In constructing a roof in accordance with our invention, starting with given vertical dimensions for the front entrance, for the nose area and for the central arch, we first determine the surfaces of the sections 10 and 32. Next, the reinforcing form work stringers are laid parallel to the surfaces. These stringers run in various directions and intersect each other. Next, the building material such for example as concrete is applied. So that said arch portions define a common arch therebetween. In the course of that operation the reinforcing beam surfaces such as 42 and the vertical surfaces which close the beams are applied until the roof is complete. It will then accommodate an aircraft 74 with a minimum of waste space.
It will be seen that we have accomplished the objects of our invention.
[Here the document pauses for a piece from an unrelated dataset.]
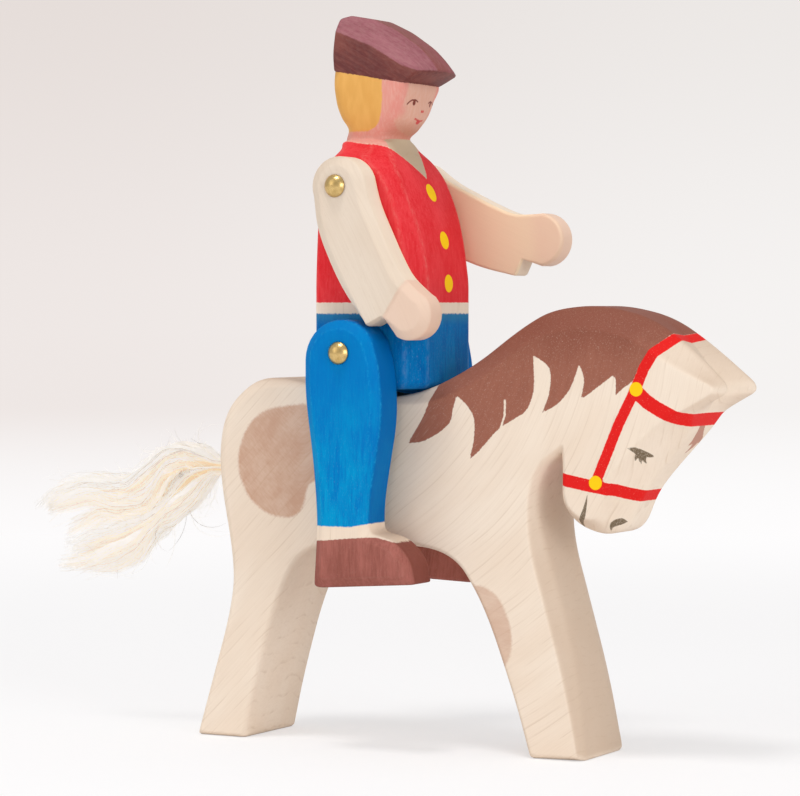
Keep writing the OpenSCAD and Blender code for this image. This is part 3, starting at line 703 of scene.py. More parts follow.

We have provided a hyperbolic paraboloid roof structure which effectively covers a large area without the use of intermediate vertical supports. Our structure does not incorporate excessively great external vertical dimensions. We provide stiff edges while at the same time avoiding excessive vertical dimensions and avoiding excess weight.
It will be understood that certain features and subcombinations are of utility and may be employed without reference to other features and subcombinations. This is contemplated by and is within the scope of our claims. It is further obvious that various changes may be made in details within the scope of our claims without departing from the spirit of our invention. It is, therefore, to be understood that our invention is not to be limited to the specific details shown and described.